Brothers in Arms, sequel to the Soulforge, takes quite a turn away from most Raistlin novels. If you enjoy reading about Kit AND Raist then this is your book, but if you dislike kit then your probably going to skim a couple hundred pages. The book was well writen with a well thought out story line. In this book Raist learns to cast spells quickly and without using the proper components (a skill that seems to desert him in all the other books). Brothers in Arms finally reveals how Kit startes out in the Dark Nighthood, and even under close inspection fits with the storyline throught the series. This is not a classic story like soulforge but more of a book that shows just how far the characters can go. I liked the book but Raist's character was on and off with very little stability. The book was overall a bit choppy and came dreadfully close to screwing up like Brothers Majere did. The book had a D&D feel to it and as you read your probabl going to be thinking about how best to set up your next gaming session based on the book. Despite a lack of depth, the book contained many stellar parts that made the book not only worth reading but a great book. With great new characters (a new half-kender perhaps?), a dragon, a ghost, cooking lessons from raist and so more history from before the war this book is a must read.
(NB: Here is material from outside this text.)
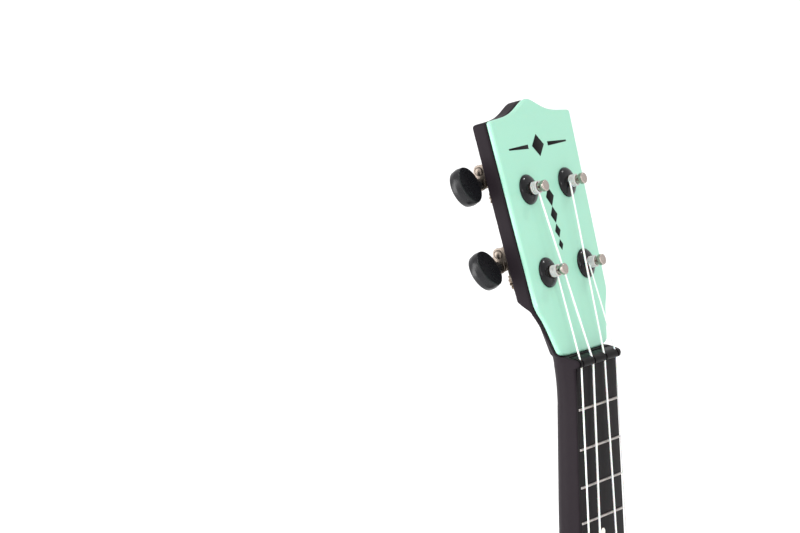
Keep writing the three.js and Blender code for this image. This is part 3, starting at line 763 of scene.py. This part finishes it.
def make_fingerboard():
    """The thin board, the thicker tongue under it over the body, and the position dots."""
    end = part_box("fingerboard")[0].z / MM
    half = board_half(end)
    outline = [(NUT_HALF_WIDTH, 0), (half, end), (-half, end), (-NUT_HALF_WIDTH, 0)]
    slab = plate("fret_board", [outline], 0, BOARD_THICK, 0.12)
    finish_piece(slab, "board", replaces=["fingerboard"])
    inset = 0.3
    upper = board_half(TOP_Z)
    outline = [(upper, TOP_Z), (half - inset, end + inset), (-half + inset, end + inset),
               (-upper, TOP_Z)]
    tongue = plate("board_tongue", [outline], BOARD_THICK - inset,
                   SOUNDBOARD_Y - BOARD_THICK + inset, inset)
    finish_piece(tongue, "board")
    profile = [(0, 0.3), (1.9, 0.3), (2.0, 0.0), (1.85, -0.05), (0, -0.06)]
    for number in MARKED_FRETS:
        dot = turned(f"marker_dot_{number}", profile, 32, shift(0, 0, fret_gap(number)))
        finish_piece(dot, "saddle")


def fret_z(number):
    low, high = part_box(f"fret_{number:02d}")
    return (low.z + high.z) / 2 / MM


def fret_gap(number):
    """Middle of the space behind a fret."""
    return (fret_z(number) + fret_z(number - 1)) / 2


def make_frets():
    """Round-topped wires pressed on to the board, their ends filed down to its edges."""
    for number in range(1, FRETS + 1):
        low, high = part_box(f"fret_{number:02d}")
        half, crest = high.x / MM, -low.y / MM
        width = (high.z - low.z) / 2 / MM * FRET_SLIMMING
        z = fret_z(number)
        rings = []
        for x, scale in ((-half, 0.25), (-half + 0.25, 0.8), (-half + 0.8, 1), (half - 0.8, 1),
                         (half - 0.25, 0.8), (half, 0.25)):
            ring = [Vector((x, FRET_ROOT, z - width)) * MM]
            for i in range(13):
                angle = math.pi * i / 12
                ring.append(Vector((x, -crest * scale * math.sin(angle) ** 0.8,
                                    z - width * math.cos(angle))) * MM)
            ring.append(Vector((x, FRET_ROOT, z + width)) * MM)
            rings.append(ring)
        fret = loft(f"fret_wire_{number:02d}", rings)
        clean(fret)
        finish_piece(fret, "nickel", replaces=[f"fret_{number:02d}"], look=STEEL)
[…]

Those who are getting sick of the 'New Age' and want classic this might be the answer, though not a classic style it brings back all the memories of sitting up in the middle of the night trying to finish Dragons of Winter Night. Do not read this book before the Chronicles series. Soulforge can be read at any time in the series; this book cannot. If this book is read before the chronicles then you'll have a slightly different understanding of Krynn then what you should have and that may ruin the whole fun of the series. Finally, let us all pray that M. Weis works either by herself on the next book or with T. Hickman; another Perrin book would ruin the Raistlin Chronicles.
I never particularly looked forward to Brothers in Arms. I think the world has seen enough books about the heroes pre-Chronicles.
Just like The Soulforge, Brothers in Arms is an OK book, a good book. It has two parallel storylines; one is about Caramon and Raistlin as they journey from the Tower of Wayreth and to the Mad Baron of Longtree, where they take part in military training and become part of the baron's mercenary army.
The other storyline is about Kitiara, who is in Sanction, proving her worth to Ariakas by convincing a dragon to come back to Sanction. The two storylines are intertwined as the mad baron's army is hired to attack a rebellious town in Blödehelm, and the ones who hired it are the dragonarmies, who have provoked the rebellion for their own dark purposes.
The storyline is a bit interesting, especially as the alliances shift in a power struggle around Hope's End, and the writing is good. The book never really soars, though. The main reason for this, I think, is that the most interesting parts of the book at the end, the fighting over the town Hope's End, are diminished to make room for storylines that are less interesting... and too much in the Preludes tradition.
Let me explain. I said that The Soulforge was good because it didn't fall into the trap that Preludes did, by making the heroes heroes before they became heroes. Brothers in Arms, on the other hand, falls into this trap. Because Brothers in Arms, you see, and here's the big spoiler, has Raistlin fighting, and practically beating
(with a little help from the Staff of Magius) a dragon years before his encounter with Khisant in Xak Tsaroth. Sure, he doesn't realize it's a dragon because it is in human form (even though Raistlin sees it partly transformed from human to dragon), but still that's way too much Preludes. The fact that there is this huge coincidence where Kitiara and Caramon and Raistlin almost bump into each other more than once (and Kitiara observes her brothers) is too much of a coincidence to ring true, too.
It would have been great if there had been a map in the front of the book. Exactly where Longtree was I'm not sure of (Abanasinia?), and how Caramon and Raistlin and the rest of the army traveled from Abanasinia to Blöde I have no idea. (It couldn't be by boat, since according to Dragons of Spring Dawning Caramon had never sailed a big boat before. Did they cross the Plains of Dust?)
Besides all that, it was a good book. Anybody who has been in the army would recognize some of the situations Caramon found himself in. Scrounger was a good character and Kitiara's ambitious climb towards power in Sanction was very good. At then end, I liked the tale of fighting and
betrayal at the town of Hope's End, but the sub-plot with Immolatus, Kitiara and the temple of Paladine just didn't catch my interest as much, and was given way to much "screen time" at the expense of the things that were interesting.
A good, but not unforgettable, Dragonlance book. One that doesn't stand out neither in a positive nor negative way in the line of Dragonlance novels I've read so far.
Review made Monday December 12th, 1999 on the alt.fan.dragonlance newsgroup.